Stepan Bandera, of whom I’ve written above. Actually I’ve written a lot about him, putting my first blog up on him in April of last year, followed up by others. As his prominence has risen throughout recent months, more and more people have been coming to my blog having searched for his name. Actually on the streets of Ukraine these days, at least the east, you hear the epithet ‘Banderite’ several times a day. It means of course someone who follows him and is used interchangeably with ‘fascist’ or ‘Nazi’. That is just what Stepan Bandera was – a craven, brazen, brutal Nazi collaborator.
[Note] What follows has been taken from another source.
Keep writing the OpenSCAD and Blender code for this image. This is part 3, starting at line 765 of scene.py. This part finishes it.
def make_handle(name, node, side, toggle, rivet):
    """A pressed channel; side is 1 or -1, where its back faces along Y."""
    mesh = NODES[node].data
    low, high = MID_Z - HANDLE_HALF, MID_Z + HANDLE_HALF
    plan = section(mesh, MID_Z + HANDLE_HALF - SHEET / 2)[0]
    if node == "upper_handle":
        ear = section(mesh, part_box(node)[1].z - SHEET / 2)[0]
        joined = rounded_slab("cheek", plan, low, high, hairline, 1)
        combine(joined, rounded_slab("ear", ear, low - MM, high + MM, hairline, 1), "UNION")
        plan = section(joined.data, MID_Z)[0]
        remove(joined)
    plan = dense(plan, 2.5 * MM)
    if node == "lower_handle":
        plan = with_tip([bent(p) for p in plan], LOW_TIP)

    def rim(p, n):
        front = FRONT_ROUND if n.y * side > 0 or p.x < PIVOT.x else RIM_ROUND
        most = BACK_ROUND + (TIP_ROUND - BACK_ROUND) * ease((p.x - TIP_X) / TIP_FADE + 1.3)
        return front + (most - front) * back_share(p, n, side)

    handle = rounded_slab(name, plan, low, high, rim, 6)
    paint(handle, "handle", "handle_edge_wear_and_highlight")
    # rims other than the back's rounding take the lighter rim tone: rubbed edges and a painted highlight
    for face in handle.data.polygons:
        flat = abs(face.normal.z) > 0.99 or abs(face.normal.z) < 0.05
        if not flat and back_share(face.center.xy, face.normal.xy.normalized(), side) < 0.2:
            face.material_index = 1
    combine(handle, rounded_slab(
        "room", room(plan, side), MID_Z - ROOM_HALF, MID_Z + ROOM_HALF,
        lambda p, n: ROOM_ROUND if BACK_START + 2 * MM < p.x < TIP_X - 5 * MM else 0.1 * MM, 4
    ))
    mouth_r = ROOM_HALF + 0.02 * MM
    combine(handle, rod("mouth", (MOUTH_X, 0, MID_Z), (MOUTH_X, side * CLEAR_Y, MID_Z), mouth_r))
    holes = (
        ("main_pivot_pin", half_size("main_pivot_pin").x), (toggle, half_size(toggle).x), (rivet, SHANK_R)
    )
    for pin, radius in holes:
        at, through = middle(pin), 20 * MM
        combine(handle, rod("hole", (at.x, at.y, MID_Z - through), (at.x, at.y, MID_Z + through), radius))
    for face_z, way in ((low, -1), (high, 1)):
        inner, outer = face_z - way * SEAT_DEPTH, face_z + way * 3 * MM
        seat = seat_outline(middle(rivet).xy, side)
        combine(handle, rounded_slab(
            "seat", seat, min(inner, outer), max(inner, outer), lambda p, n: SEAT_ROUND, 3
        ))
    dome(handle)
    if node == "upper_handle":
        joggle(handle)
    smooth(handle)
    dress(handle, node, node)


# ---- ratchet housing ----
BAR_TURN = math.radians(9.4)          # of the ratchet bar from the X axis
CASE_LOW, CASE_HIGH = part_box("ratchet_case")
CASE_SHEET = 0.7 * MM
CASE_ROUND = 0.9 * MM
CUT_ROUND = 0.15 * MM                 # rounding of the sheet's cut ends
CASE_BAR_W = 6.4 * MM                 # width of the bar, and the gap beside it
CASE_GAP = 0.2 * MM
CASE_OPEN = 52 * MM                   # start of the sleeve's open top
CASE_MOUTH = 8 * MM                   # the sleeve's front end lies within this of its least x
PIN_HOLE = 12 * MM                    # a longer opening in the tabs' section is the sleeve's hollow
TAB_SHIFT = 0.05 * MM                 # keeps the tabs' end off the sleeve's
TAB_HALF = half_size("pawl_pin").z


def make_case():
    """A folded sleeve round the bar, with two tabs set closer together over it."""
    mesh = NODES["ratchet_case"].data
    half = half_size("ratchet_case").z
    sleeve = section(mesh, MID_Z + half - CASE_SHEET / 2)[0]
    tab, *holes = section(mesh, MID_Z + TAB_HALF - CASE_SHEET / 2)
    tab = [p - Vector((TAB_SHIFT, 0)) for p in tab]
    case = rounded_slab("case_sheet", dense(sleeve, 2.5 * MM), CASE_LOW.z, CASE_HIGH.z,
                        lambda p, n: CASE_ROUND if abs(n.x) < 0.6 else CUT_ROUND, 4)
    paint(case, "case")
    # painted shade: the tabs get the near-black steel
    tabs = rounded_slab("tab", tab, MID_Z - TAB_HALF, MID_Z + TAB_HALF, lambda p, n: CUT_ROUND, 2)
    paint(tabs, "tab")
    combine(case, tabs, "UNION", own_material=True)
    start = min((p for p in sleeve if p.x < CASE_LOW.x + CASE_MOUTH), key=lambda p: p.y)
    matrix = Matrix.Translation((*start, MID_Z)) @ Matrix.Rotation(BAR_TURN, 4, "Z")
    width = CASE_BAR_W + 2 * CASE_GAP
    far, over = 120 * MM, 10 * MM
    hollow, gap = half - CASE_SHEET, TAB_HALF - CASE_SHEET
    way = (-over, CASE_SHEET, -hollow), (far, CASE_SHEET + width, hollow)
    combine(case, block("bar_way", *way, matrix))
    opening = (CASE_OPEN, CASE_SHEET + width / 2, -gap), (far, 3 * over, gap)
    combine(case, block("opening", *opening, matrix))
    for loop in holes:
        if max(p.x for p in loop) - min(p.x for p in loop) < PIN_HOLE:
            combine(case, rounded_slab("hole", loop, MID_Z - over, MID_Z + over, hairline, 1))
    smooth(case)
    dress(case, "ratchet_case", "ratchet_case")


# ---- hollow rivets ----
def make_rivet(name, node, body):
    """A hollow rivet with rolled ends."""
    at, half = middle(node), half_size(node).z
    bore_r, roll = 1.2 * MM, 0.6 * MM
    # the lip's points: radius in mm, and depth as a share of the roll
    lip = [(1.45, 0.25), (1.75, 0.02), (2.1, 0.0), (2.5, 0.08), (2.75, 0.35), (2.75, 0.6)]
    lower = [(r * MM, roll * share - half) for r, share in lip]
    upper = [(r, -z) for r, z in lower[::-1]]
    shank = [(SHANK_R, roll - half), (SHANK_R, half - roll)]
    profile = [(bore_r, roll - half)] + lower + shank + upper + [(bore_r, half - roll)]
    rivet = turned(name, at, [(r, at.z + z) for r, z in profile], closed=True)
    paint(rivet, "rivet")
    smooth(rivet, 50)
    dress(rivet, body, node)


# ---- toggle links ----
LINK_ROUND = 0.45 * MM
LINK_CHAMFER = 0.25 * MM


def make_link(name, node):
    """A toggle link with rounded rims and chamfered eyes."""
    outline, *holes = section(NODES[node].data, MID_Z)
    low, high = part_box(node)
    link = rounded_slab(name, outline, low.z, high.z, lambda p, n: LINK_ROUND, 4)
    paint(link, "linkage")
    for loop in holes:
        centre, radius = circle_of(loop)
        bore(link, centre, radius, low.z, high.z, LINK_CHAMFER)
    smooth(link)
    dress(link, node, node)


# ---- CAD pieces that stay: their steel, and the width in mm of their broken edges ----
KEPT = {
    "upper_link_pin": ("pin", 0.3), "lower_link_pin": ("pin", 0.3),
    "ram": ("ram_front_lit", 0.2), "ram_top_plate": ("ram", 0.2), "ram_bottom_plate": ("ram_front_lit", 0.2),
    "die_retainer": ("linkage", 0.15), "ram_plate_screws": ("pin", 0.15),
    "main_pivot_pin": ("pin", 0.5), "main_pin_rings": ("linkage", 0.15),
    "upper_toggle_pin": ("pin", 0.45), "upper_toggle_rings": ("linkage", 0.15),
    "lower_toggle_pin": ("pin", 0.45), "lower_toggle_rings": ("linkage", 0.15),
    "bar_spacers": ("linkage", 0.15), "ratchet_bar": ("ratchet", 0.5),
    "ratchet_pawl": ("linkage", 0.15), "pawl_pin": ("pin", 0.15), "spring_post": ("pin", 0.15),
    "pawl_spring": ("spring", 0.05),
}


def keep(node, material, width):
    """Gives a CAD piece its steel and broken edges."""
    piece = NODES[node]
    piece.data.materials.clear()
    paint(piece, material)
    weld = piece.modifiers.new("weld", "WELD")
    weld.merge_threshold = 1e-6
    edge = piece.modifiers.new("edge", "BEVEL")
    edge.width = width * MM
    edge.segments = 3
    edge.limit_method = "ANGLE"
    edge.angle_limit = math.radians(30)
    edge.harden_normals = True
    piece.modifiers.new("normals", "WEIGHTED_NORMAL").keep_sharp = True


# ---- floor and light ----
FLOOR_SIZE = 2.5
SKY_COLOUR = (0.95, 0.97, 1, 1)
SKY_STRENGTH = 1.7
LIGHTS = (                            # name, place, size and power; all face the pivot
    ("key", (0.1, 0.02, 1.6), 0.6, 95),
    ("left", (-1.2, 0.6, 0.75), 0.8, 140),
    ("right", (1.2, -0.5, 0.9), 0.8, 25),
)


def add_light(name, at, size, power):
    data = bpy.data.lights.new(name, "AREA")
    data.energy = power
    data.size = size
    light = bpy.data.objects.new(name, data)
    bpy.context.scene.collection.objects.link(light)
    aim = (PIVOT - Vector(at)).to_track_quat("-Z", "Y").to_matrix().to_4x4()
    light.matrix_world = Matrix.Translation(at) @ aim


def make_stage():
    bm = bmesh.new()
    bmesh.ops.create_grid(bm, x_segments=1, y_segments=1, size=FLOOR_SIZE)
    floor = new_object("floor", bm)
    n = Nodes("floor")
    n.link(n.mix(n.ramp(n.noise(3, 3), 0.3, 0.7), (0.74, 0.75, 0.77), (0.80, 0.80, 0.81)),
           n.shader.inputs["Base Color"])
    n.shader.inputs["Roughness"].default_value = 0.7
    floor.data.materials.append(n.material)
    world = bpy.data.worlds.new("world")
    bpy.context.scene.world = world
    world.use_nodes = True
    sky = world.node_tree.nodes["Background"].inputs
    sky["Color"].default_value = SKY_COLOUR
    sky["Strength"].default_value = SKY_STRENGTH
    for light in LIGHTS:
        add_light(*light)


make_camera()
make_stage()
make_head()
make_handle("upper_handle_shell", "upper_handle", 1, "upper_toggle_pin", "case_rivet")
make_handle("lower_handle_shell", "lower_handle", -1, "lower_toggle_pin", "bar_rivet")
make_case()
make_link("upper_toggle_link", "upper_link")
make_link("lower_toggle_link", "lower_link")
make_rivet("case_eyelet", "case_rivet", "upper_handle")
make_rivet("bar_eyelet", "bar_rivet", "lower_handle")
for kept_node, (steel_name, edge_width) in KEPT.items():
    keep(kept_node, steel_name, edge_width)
Was seeing the Svoboda occupation of the Kiev city hall and Hrushevskoho Street what convinced you that they “are orchestrating the whole operation”?
It certainly played a part. UDAR and Batkivschyna vests and flags were vastly outnumbered on Maidan, compared to Svoboda. Given the close ties, further, you can take red and black flags with their connection to the Ukrainian Insurgent Army, the UPA, as de facto Svoboda. Also to remember about Maidan that surveys showed most of these guys down there as having mainly come from the west of Ukraine – there were trains, buses, convoys of cars arriving from Svoboda’s power bases throughout Euromaidan. Also, Svoboda were the party powering it along via Oleg Tyagnibok’s strident rhetoric, on stage, on Twitter – calling for supporters to join in the ‘revolution’, fight against the state and on. That’s one thing, Svoboda members like Oleksandr Aronets went even further, stating it was a matter of honour to join in the ‘revolution’ and that members should go with whatever weapons they could, and go ready to fight in a ‘war’, as if they didn’t the Russian flag would soon be flying over Ukraine.